**Exercise directions**. How many lines of the material below contain the string "manifold"? Answer with the number and nothing else.

#### Information supplied ####

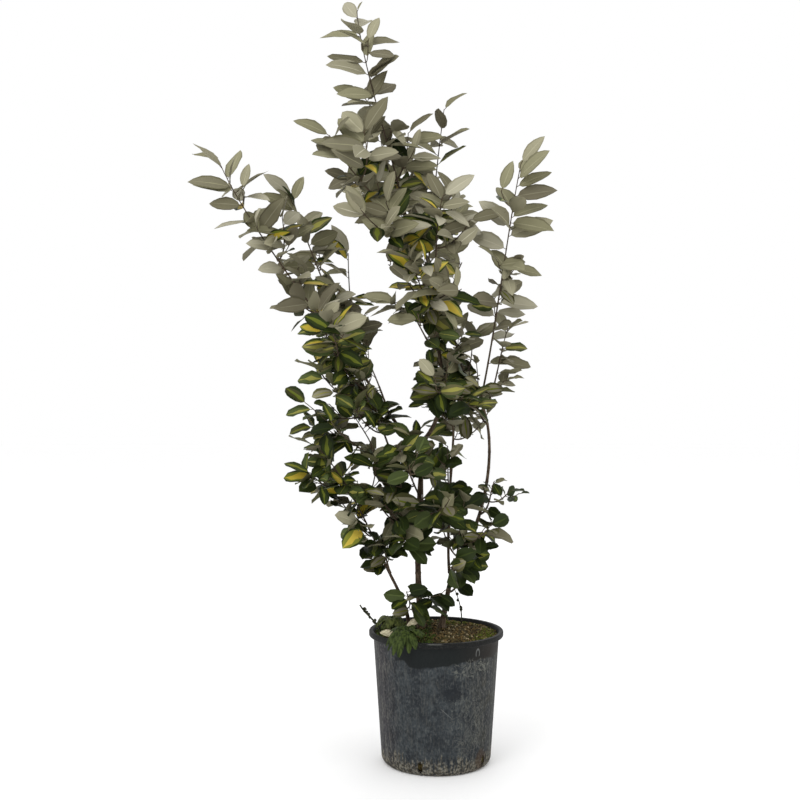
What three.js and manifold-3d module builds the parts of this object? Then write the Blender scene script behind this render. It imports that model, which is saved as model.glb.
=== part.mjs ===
// Potted variegated ebbinge silverberry, a young shrub of three stems in a black nursery pot.
// Millimetres, +Z up. The origin is the middle of the pot's flat underside, and -Y is the front.
// Every leaf is a flat eight-faced blade and every twig a three-sided tube, so the crown keeps
// its outline, its gaps and its tips with few faces.

import * as THREE from "three";
import { mergeVertices } from "three/addons/utils/BufferGeometryUtils.js";
import Module from "manifold-3d";

const wasm = await Module();
wasm.setup();

const UP = new THREE.Vector3(0, 0, 1);
const GAP = 0.3;
const SLIVER = 0.03;
const TOUCH = 1e-4;
const UPRIGHT = 0.05;

// The pot is a thin moulded cup with a straight taper, a rolled lip and drain slots low in its wall.
const POT = {
  height: 252,
  rimRadius: 130,
  neckRadius: 121.5,
  heelRadius: 106,
  footRadius: 96,
  heelHeight: 14,
  lipHeight: 10,
  lipRound: 2,
  wall: 2,
  floor: 3,
  sides: 40,
};
const DRAIN = { count: 5, firstAngle: -108, width: 9, low: 5, high: 28, reach: 24 };

// The potting soil is level round the stems and sinks a little towards the wall.
const SOIL = { top: 250, flatRadius: 72, sink: 5, clearance: 0.4, rings: 2 };

// A stem has a base on the soil, and a bough starts on another limb, `at` a share of its length.
// `leave` and `arrive` are the handles of the limb's curve, and r its radius at foot and tip.
const LIMBS = {
  stem_centre: {
    base: [-28, 30], tip: [-23, 15, 617], leave: [-12, -5, 120], arrive: [12, 0, 110], r: [6.4, 4.2],
  },
  stem_right: {
    base: [12, 30], tip: [34, 20, 366], leave: [8, 0, 40], arrive: [10, 0, 40], r: [5.2, 4.2],
  },
  stem_left: {
    base: [-52, 14], tip: [-99, -10, 381], leave: [-4, 0, 50], arrive: [-18, 0, 40], r: [3.6, 2.6],
  },
  bough_left: {
    on: "stem_centre", at: 0.95, tip: [-176, -20, 801], leave: [-45, -5, 40], arrive: [-35, -5, 55],
    r: [3.4, 2.4],
  },
  bough_centre: {
    on: "stem_centre", at: 1, tip: [-22, 20, 920], leave: [60, 0, 70], arrive: [-30, 0, 120], r: [4, 3],
  },
  bough_leader: {
    on: "bough_centre", at: 1, tip: [-60, 20, 1060], leave: [-8, 0, 50], arrive: [-22, 0, 50],
    r: [2.9, 2.4],
  },
  bough_right: {
    on: "stem_right", at: 1, tip: [88, 10, 693], leave: [60, 0, 75], arrive: [-38, 0, 85], r: [3.8, 2.5],
  },
  bough_inner: {
    on: "stem_right", at: 0.92, tip: [36, 60, 617], leave: [-5, 25, 60], arrive: [5, 5, 80],
    r: [2.8, 2.2],
  },
  bough_mid_left: {
    on: "stem_centre", at: 0.58, tip: [-89, -30, 601], leave: [-15, -25, 30], arrive: [-22, -5, 50],
    r: [2.6, 2.1],
  },
};
const LIMB = { sides: 8, step: 30, steps: 3, collar: 2, flare: 0.55, flareHeight: 14 };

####

**Answer below**. 2